### JOB
Look through the material and copy each line holding "holder".
[BEGIN GIVEN INFORMATION]
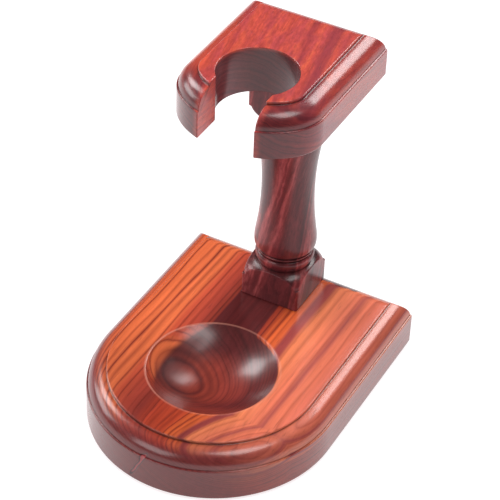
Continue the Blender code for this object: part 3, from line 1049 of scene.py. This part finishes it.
# (radius, height above the post's end) in millimetres: plinth, shoulder, dome, bead, collar, vase
PLINTH_TOP = 8.8
PLINTH_REACH = 18.0
SHOULDER = [
    (15.9, PLINTH_TOP - 0.12),
    (15.5, PLINTH_TOP - 0.03),
    (15.2, PLINTH_TOP),
    (15.0, PLINTH_TOP + 0.01),
]
DOME = [
    (14.90, 8.86),
    (14.78, 9.5),
    (14.35, 10.5),
    (13.60, 11.5),
    (12.60, 12.4),
    (11.30, 13.2),
    (10.45, 13.55),
]
BEAD = [
    (9.80, 13.72),
    (9.97, 14.3),
    (10.35, 14.9),
    (10.62, 15.6),
    (10.72, 16.4),
    (10.58, 17.2),
    (10.15, 17.85),
    (9.55, 18.08),
]
COLLAR = [(9.50, 18.5), (10.12, 18.62), (10.37, 18.9), (10.37, 19.25), (10.15, 19.5), (9.86, 19.62)]
VASE = [
    (9.90, 19.78),
    (10.35, 20.05),
    (10.83, 20.6),
    (11.10, 21.3),
    (11.22, 22.2),
    (11.25, 23.2),
    (11.17, 24.7),
    (10.93, 26.5),
    (10.60, 28.8),
    (10.22, 31.8),
    (9.85, 35.5),
    (9.58, 39.8),
    (9.46, 44.0),
]
WAIST_RADIUS, WAIST_START = 9.455, 44.2
GROOVES = (BEAD[0], BEAD[-1], COLLAR[0], VASE[0])
# painted shade along the post's grooves: its strength and its width in millimetres
GROOVE_SHADE, GROOVE_SHADE_WIDTH = 0.85, 0.30


def post_profile():
    """(radius, height) and the painted shade in the grooves at each point, from the pilot hole's end to the
    dowel hole's.
    """
    height = (post_high.z - post_low.z) / MM
    lower = straight_run((PLINTH_REACH, 0.0), (PLINTH_REACH, PLINTH_TOP - 0.3), 0.5) + SHOULDER
    for run in (DOME, BEAD, COLLAR, VASE):
        lower += smooth_run(run, 0.16)
    waist = straight_run((WAIST_RADIUS, WAIST_START), (WAIST_RADIUS, height - WAIST_START), 0.8)
    outside = lower + waist + [(r, height - z) for r, z in reversed(lower)]

    pilot, pilot_top = SCREW_HOLE / MM, (screw_high.z + PILOT_PAST_TIP - post_low.z) / MM
    dowel, dowel_floor = DOWEL_HOLE / MM, (dowel_low.z - DOWEL_HOLE_PAST_END - post_low.z) / MM
    flat = 6.0
    start = [(0.0, pilot_top), (pilot, pilot_top), (pilot, 0.0), (flat, 0.0)]
    end = [(flat, height), (dowel, height), (dowel, dowel_floor), (0.0, dowel_floor)]
    points = start + outside + end
    crease = []
    for r, z in points:
        near = min(math.dist((r, min(z, height - z)), groove) for groove in GROOVES)
        crease.append(GROOVE_SHADE * math.exp(-((near / GROOVE_SHADE_WIDTH) ** 2)))
    return [(r * MM, post_low.z + z * MM) for r, z in points], crease


def make_post(finish):
    profile, crease = post_profile()
    post = turn_piece(
        "turned_post",
        profile,
        finish,
        crease,
        Columns=176,
        Axis=(0.0, POST_Y, 0.0),
        Half_side=POST_HALF,
        Squareness=34.0,
        Corner_crowding=0.17,
        Softness=0.00045,
    )
    even_shading(post, 50.0)
    return post


def cross_recess(screw, face, deep):
    """Sinks a tapering cross into the screw's head."""
    arm, thick, past = 0.0020, 0.00045, 0.001
    corners = [(arm, thick), (thick, thick), (thick, arm), (-thick, arm), (-thick, thick), (-arm, thick)]
    corners += [(-x, -y) for x, y in corners]
    driver = bmesh.new()
    low, high = [
        [driver.verts.new((x * size, POST_Y + y * size, z)) for x, y in corners]
        for z, size in ((face - past, 1.15), (face + deep, 0.72))
    ]
    driver.faces.new(low)
    driver.faces.new(high)
    for i in range(len(corners)):
        driver.faces.new((low[i - 1], low[i], high[i], high[i - 1]))
    bmesh.ops.recalc_face_normals(driver, faces=driver.faces)
    carve(screw, driver)


def make_screw(finish):
    """Pan head with a cross recess, plain neck, then a coarse wood thread up to a point."""
    head_low, head_top, tip = screw_low.z, washer_low.z - CLEARANCE, screw_high.z
    head, head_round, core, major, pitch = 0.0038, 0.0014, 0.00145, 0.0020, 0.0016
    neck_end, point_start, step = head_top + 0.0080, tip - 0.0040, pitch / 10
    profile = [(0.0, head_low), (0.0012, head_low)]
    for a in reversed(quarter_turn(6)):
        rise = (head_top - head_low) * math.sin(a)
        profile.append((head - head_round * (1 - math.cos(a)), head_top - rise))
    profile.append((major, head_top))
    profile += straight_run((major, head_top + 0.0001), (major, neck_end), 0.001)
    profile += straight_run((core, neck_end + 0.0004), (core, point_start), step)
    profile += straight_run((core * 0.96, point_start + 0.0001), (0.0003, tip - 0.0001), step)
    profile.append((0.0, tip))
    screw = turn_piece(
        "wood_screw",
        profile,
        finish,
        Columns=48,
        Axis=(0.0, POST_Y, 0.0),
        Thread_depth=major - core,
        Thread_pitch=pitch,
        Thread_start=neck_end - 0.0002,
        Thread_end=tip - 0.0006,
    )
    cross_recess(screw, head_low, 0.0014)
    even_shading(screw, 40.0)
    return screw


def make_foot(node, finish):
    """A felt disc with a softened lower edge."""
    low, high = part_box(node)
    middle, radius = (low + high) / 2, (high.x - low.x) / 2
    soft, ease = 0.0006, 0.0003
    profile = [(0.0, low.z), (radius * 0.5, low.z), (radius - 0.0007, low.z)]
    for a in np.linspace(0.3, math.pi / 2, 6):
        profile.append((radius - soft * (1 - math.sin(a)), low.z + soft * (1 - math.cos(a))))
    profile += straight_run((radius, low.z + 0.0007), (radius, high.z - ease), ease)
    profile += [(radius - ease, high.z), (radius * 0.5, high.z), (0.0, high.z)]
    name = node.replace("foot", "felt_pad")
    pad = turn_piece(name, profile, finish, Columns=64, Axis=(middle.x, middle.y, 0.0))
    even_shading(pad, 60.0)
    return pad


# ------------------------------------------------------------------ build
turning = turning_tree()
base = make_base(base_rosewood())
plate = make_plate(plate_rosewood())
post = make_post(post_rosewood())
steel = zinc_steel()
screw = make_screw(steel)
felt = pressed_felt()
pads = {foot: make_foot(foot, felt) for foot in FEET}

for piece, node, slot in (
    (base, "base_board", "base_wood"),
    (plate, "top_plate", "plate_wood"),
    (post, "post", "post_wood"),
    (screw, "post_screw", "steel"),
    *((pad, foot, "foot_felt") for foot, pad in pads.items()),
):
    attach(piece, "root")
    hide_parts(node)
for node, finish in (("screw_washer", steel), ("plate_dowel", beech())):
    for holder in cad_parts[node].material_slots:
        holder.material = finish

# ------------------------------------------------------------------ studio
CAMERA_AZIMUTH, CAMERA_ELEVATION, CAMERA_ROLL = 27.173, 39.109, 2.277
CAMERA_TARGET, CAMERA_DISTANCE = Vector((0.00203, 0.00800, 0.05979)), 0.68742
CAMERA_LENS, CAMERA_SENSOR, CAMERA_NEAR = 144.67, 36.0, 0.05

# name, direction from the stand, then distance, width and height in metres, and watts
SOFTBOX_TARGET = Vector((0.0, 0.0, 0.05))
SOFTBOXES = (
    ("back_panel", (0.13, 0.75, 0.62), 0.85, 0.41, 0.26, 3.0),
    ("left_panel", (-0.73, 0.20, 0.66), 0.85, 0.25, 0.26, 2.1),
    ("low_left_panel", (-0.93, -0.12, 0.33), 0.85, 0.42, 0.30, 2.3),
    ("overhead_panel", (0.31, -0.05, 0.95), 0.90, 0.40, 0.36, 3.0),
    ("front_panel", (-0.34, -0.80, 0.45), 0.85, 0.44, 0.40, 2.0),
)
ROOM_COLOUR, ROOM_STRENGTH = (1.0, 0.95, 0.97, 1.0), 0.50
FLOOR_HALF = 4.0

scene = bpy.context.scene


def aim(location, target, roll=0.0):
    """A placement whose -Z looks from one point to another."""
    back = (location - target).normalized()
    right = Vector((0.0, 0.0, 1.0)).cross(back).normalized()
    up = back.cross(right)
    turn = Matrix((right, up, back)).transposed() @ Matrix.Rotation(roll, 3, "Z")
    return Matrix.Translation(location) @ turn.to_4x4()


def make_camera():
    azimuth, elevation = math.radians(CAMERA_AZIMUTH), math.radians(CAMERA_ELEVATION)
    level = math.cos(elevation)
    back = Vector((math.sin(azimuth) * level, -math.cos(azimuth) * level, math.sin(elevation)))
    data = bpy.data.cameras.new("camera")
    data.sensor_width = CAMERA_SENSOR
    data.lens = CAMERA_LENS
    data.clip_start = CAMERA_NEAR
    camera = bpy.data.objects.new("camera", data)
    scene.collection.objects.link(camera)
    place = CAMERA_TARGET + back * CAMERA_DISTANCE
    camera.matrix_world = aim(place, CAMERA_TARGET, math.radians(CAMERA_ROLL))
    scene.camera = camera


def softbox(name, direction, distance, width, height, watts):
    """A rectangular light panel that faces the stand."""
    data = bpy.data.lights.new(name, "AREA")
    data.shape = "RECTANGLE"
    data.size, data.size_y = width, height
    data.energy = watts
    panel = bpy.data.objects.new(name, data)
    scene.collection.objects.link(panel)
    panel.matrix_world = aim(SOFTBOX_TARGET + Vector(direction).normalized() * distance, SOFTBOX_TARGET)


def light_room():
    """Soft light from all round, which the lacquer doesn't mirror."""
    world = bpy.data.worlds.new("studio")
    scene.world = world
    world.use_nodes = True
    room = world.node_tree.nodes["Background"]
    room.inputs["Color"].default_value = ROOM_COLOUR
    room.inputs["Strength"].default_value = ROOM_STRENGTH
    world.cycles_visibility.glossy = False
    scene.view_settings.view_transform = "Standard"


def make_floor():
    mesh = bpy.data.meshes.new("floor")
    corners = [(-1, -1), (1, -1), (1, 1), (-1, 1)]
    mesh.from_pydata([(x * FLOOR_HALF, y * FLOOR_HALF, 0.0) for x, y in corners], [], [(0, 1, 2, 3)])
    mesh.materials.append(pale_floor())
    floor = bpy.data.objects.new("floor", mesh)
    scene.collection.objects.link(floor)


make_camera()
for panel in SOFTBOXES:
    softbox(*panel)
light_room()
make_floor()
[END GIVEN INFORMATION]
### ANSWER TO THE PROBLEM
    for holder in cad_parts[node].material_slots:
        holder.material = finish